## Exercise brief
The exercise asks you to copy every line below in which "empty" appears.

═══ Records for this exercise

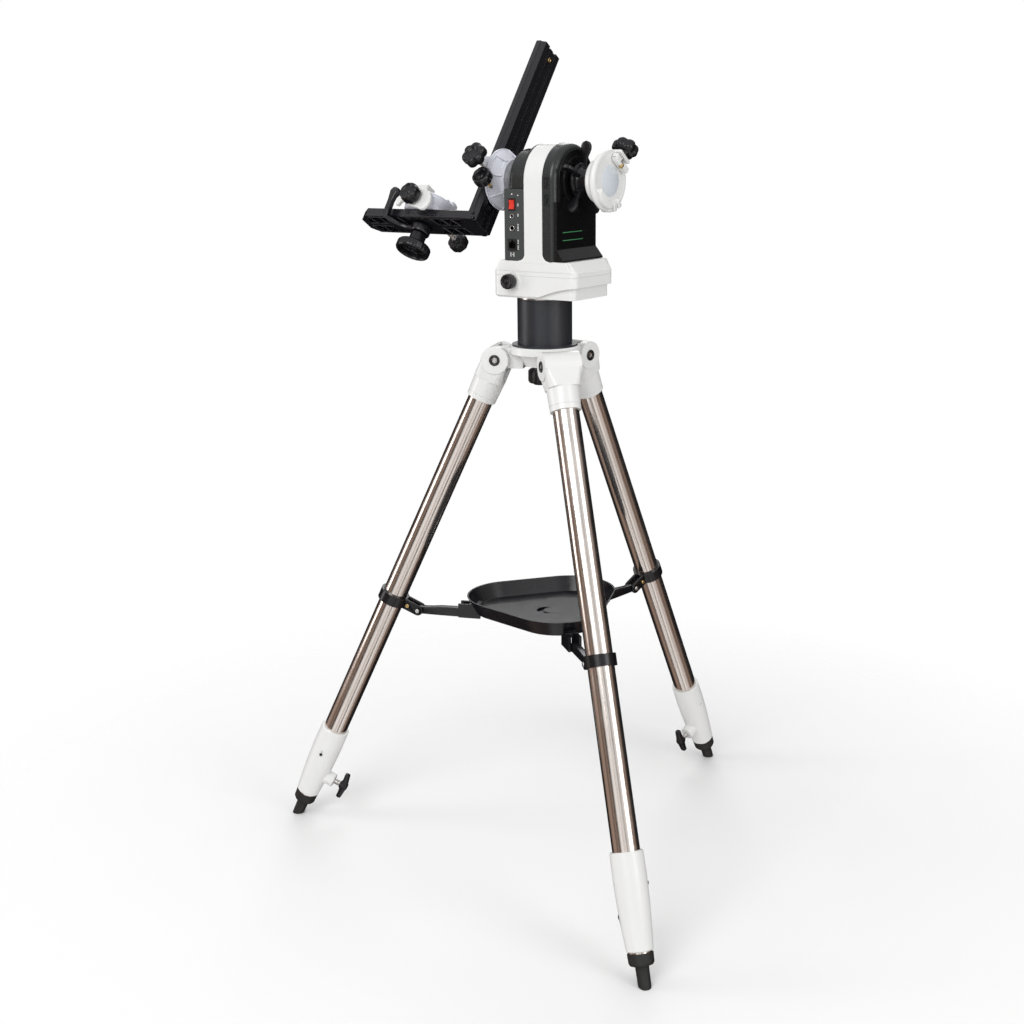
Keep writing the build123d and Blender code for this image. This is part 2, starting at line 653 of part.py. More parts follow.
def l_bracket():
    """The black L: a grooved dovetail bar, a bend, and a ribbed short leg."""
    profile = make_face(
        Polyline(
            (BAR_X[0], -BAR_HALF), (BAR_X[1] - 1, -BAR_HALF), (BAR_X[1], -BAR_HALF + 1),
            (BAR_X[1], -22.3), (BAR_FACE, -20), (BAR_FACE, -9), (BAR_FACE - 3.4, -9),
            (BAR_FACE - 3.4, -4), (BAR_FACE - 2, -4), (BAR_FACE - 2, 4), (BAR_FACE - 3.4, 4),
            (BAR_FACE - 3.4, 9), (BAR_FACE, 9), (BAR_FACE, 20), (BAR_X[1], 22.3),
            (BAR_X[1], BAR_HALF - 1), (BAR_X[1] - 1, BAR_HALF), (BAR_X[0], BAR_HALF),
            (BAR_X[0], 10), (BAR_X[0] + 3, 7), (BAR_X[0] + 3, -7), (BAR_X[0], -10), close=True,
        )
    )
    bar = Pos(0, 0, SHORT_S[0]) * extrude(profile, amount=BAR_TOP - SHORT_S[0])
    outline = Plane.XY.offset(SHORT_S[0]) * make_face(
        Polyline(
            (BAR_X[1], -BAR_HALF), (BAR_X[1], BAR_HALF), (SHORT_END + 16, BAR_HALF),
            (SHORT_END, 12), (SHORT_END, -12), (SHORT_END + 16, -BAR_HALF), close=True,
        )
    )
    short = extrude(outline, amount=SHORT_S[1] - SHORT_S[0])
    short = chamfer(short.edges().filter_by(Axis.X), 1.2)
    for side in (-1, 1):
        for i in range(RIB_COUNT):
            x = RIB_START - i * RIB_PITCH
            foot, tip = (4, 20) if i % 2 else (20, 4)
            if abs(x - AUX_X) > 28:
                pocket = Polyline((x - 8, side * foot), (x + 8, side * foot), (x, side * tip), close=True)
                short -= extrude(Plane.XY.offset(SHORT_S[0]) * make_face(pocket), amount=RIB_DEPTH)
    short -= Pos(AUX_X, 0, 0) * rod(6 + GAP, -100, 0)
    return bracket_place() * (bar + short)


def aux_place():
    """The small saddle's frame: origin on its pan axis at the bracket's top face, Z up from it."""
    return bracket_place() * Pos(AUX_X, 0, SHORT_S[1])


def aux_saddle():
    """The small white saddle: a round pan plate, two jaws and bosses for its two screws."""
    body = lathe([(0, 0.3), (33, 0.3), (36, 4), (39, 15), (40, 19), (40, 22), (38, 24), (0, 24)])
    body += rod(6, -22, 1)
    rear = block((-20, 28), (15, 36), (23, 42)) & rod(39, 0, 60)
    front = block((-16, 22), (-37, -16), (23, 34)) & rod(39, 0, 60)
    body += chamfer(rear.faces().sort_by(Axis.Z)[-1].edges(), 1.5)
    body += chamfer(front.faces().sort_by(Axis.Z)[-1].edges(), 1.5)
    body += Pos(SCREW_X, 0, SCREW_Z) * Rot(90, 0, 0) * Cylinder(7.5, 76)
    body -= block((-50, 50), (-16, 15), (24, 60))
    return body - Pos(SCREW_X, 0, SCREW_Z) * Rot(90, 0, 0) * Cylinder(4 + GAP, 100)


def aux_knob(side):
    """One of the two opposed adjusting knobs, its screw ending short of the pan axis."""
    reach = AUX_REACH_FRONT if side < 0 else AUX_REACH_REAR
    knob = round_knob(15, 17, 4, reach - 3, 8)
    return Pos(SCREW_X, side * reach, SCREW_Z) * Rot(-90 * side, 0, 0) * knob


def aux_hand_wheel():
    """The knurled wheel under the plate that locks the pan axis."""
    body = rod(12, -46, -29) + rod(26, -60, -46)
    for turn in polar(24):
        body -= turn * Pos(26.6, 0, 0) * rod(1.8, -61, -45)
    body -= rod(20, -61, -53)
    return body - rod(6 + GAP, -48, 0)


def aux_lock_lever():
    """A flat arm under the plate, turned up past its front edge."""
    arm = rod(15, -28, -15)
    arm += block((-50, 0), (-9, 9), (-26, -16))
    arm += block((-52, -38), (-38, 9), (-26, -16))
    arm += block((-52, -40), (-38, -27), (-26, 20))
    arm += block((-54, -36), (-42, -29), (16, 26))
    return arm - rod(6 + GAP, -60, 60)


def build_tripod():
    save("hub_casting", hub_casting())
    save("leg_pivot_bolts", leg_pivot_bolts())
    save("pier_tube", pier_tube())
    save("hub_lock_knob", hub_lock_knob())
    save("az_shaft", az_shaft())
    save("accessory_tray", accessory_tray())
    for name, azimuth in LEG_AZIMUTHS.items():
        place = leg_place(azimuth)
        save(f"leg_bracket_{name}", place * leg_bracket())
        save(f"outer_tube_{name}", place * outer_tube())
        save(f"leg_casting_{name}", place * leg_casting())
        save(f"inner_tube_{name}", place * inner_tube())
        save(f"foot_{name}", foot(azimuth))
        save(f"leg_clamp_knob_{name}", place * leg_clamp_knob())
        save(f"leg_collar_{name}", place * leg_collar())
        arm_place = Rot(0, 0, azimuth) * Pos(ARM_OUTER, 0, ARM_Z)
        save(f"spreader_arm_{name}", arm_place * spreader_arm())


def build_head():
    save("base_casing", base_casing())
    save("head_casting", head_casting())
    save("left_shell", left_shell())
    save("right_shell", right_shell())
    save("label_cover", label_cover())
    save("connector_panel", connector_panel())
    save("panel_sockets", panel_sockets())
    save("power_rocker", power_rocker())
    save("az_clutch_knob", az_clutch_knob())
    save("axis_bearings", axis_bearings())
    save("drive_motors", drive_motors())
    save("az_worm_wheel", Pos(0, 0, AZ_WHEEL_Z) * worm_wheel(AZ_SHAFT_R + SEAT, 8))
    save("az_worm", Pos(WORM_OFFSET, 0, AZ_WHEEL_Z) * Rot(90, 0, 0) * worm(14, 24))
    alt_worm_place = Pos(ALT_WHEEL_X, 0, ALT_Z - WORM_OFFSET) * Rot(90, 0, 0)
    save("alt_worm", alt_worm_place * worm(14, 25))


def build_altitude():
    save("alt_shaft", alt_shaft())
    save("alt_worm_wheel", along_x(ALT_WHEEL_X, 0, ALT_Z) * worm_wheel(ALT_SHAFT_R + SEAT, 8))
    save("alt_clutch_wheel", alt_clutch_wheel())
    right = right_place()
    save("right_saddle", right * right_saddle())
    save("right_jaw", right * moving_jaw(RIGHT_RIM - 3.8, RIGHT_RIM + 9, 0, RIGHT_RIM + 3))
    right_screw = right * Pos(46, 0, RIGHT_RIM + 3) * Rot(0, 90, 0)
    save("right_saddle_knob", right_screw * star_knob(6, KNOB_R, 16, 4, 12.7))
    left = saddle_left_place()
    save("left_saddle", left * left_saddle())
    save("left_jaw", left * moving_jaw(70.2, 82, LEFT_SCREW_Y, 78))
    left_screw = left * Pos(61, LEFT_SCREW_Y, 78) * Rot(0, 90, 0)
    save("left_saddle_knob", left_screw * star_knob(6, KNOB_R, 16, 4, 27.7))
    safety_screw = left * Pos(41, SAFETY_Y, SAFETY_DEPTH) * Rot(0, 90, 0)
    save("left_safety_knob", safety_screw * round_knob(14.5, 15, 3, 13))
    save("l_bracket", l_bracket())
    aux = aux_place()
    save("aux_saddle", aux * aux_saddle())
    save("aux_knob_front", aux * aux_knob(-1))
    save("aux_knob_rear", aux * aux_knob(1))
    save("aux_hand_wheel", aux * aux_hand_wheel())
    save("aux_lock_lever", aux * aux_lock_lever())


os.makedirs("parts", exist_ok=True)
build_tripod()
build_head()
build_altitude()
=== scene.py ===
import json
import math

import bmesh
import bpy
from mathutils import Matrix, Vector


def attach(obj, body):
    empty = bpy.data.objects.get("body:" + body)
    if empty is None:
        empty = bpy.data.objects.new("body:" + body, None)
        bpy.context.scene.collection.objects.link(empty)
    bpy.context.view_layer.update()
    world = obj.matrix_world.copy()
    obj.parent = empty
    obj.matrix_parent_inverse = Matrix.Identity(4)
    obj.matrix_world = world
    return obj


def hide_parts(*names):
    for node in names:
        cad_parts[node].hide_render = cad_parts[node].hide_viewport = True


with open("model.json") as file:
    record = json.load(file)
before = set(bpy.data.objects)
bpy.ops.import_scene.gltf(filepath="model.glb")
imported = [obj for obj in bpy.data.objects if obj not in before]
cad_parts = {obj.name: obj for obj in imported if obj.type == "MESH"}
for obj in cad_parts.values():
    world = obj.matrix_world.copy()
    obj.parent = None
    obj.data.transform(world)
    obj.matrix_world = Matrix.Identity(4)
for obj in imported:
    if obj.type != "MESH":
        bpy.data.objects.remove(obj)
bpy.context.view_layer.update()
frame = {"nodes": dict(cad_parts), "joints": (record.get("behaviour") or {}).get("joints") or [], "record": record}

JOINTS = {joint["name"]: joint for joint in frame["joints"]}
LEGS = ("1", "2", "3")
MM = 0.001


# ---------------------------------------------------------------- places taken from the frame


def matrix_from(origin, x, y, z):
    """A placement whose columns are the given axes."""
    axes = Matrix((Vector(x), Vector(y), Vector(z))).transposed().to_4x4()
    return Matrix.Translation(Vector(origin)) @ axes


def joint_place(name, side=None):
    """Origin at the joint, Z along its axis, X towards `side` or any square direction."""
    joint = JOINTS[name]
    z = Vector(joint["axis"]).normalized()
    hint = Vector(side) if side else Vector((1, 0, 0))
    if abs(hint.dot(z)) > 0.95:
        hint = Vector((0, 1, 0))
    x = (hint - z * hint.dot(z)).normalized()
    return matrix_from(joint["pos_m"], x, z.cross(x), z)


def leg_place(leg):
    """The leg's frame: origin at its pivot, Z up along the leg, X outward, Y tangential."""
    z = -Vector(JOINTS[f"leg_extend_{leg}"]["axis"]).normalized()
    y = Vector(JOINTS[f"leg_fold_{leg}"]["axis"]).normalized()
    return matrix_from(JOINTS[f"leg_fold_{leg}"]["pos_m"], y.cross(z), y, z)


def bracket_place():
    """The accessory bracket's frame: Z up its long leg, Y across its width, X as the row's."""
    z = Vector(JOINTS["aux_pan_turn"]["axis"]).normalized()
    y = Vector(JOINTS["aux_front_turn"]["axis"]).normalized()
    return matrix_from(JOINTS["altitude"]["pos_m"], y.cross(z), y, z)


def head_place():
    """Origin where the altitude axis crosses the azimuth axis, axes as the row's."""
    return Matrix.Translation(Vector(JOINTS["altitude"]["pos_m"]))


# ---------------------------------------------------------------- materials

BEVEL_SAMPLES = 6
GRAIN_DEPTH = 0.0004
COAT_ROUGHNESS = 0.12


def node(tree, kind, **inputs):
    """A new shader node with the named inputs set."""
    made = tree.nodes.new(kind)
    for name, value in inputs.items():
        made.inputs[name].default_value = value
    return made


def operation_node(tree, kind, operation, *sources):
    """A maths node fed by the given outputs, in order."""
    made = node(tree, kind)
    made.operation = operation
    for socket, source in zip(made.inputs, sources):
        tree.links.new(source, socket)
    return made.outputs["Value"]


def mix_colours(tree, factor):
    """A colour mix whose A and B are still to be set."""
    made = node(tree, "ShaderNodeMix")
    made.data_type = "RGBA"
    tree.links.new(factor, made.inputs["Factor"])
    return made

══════
═══ Records for this exercise

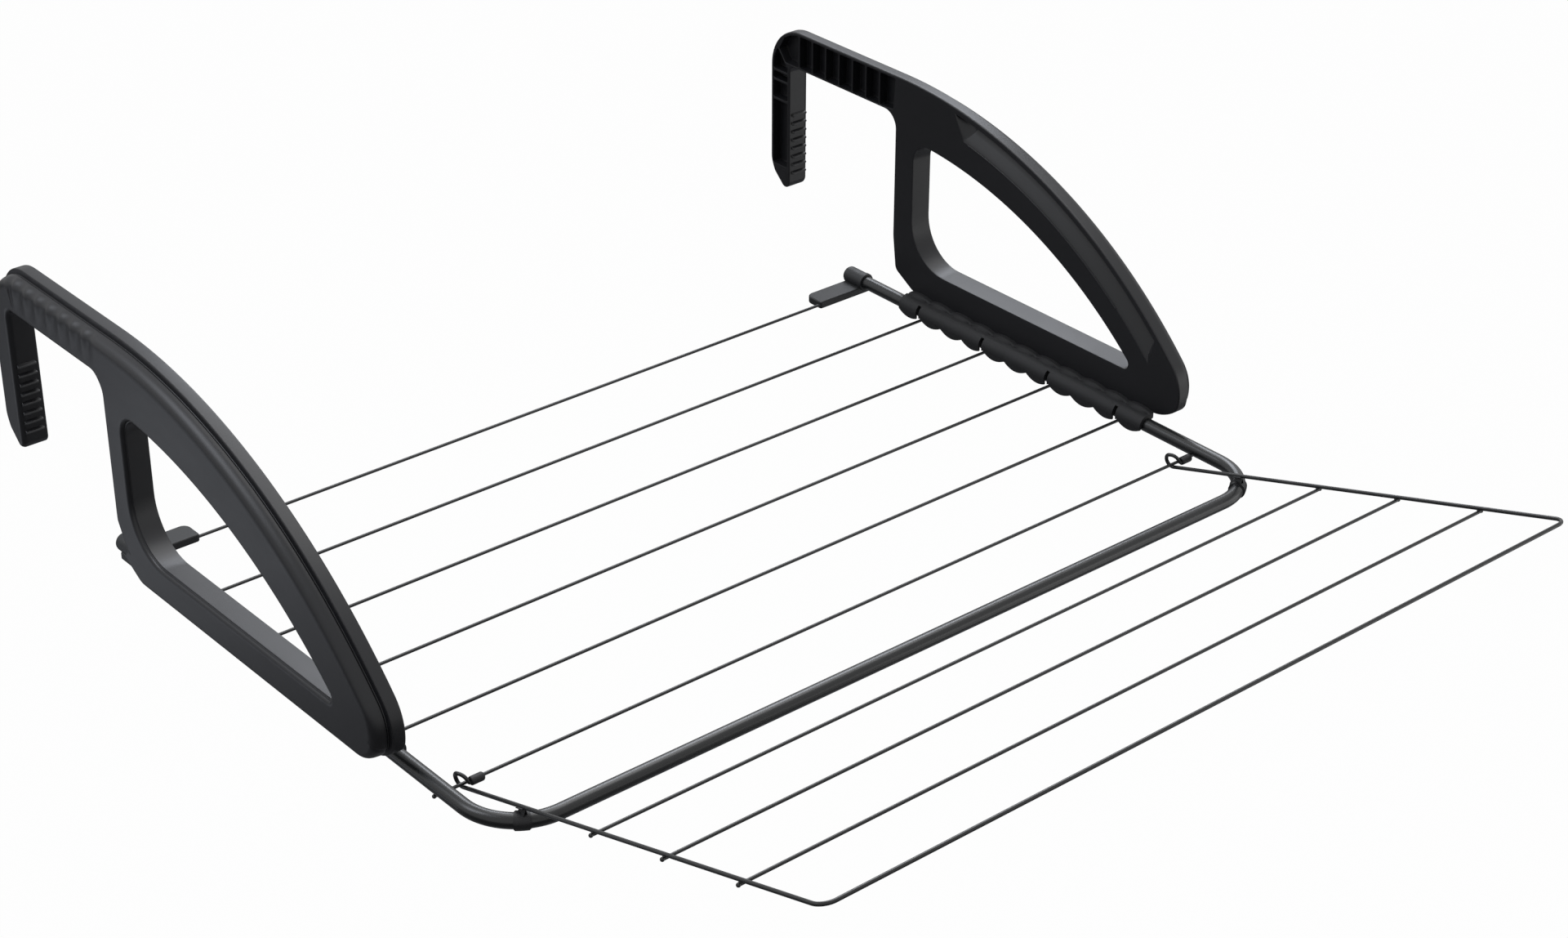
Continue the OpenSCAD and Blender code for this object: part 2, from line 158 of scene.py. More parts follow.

══════

## Solution to this exercise
    empty = bpy.data.objects.get("body:" + body)
    if empty is None:
        empty = bpy.data.objects.new("body:" + body, None)
        bpy.context.scene.collection.objects.link(empty)
    obj.parent = empty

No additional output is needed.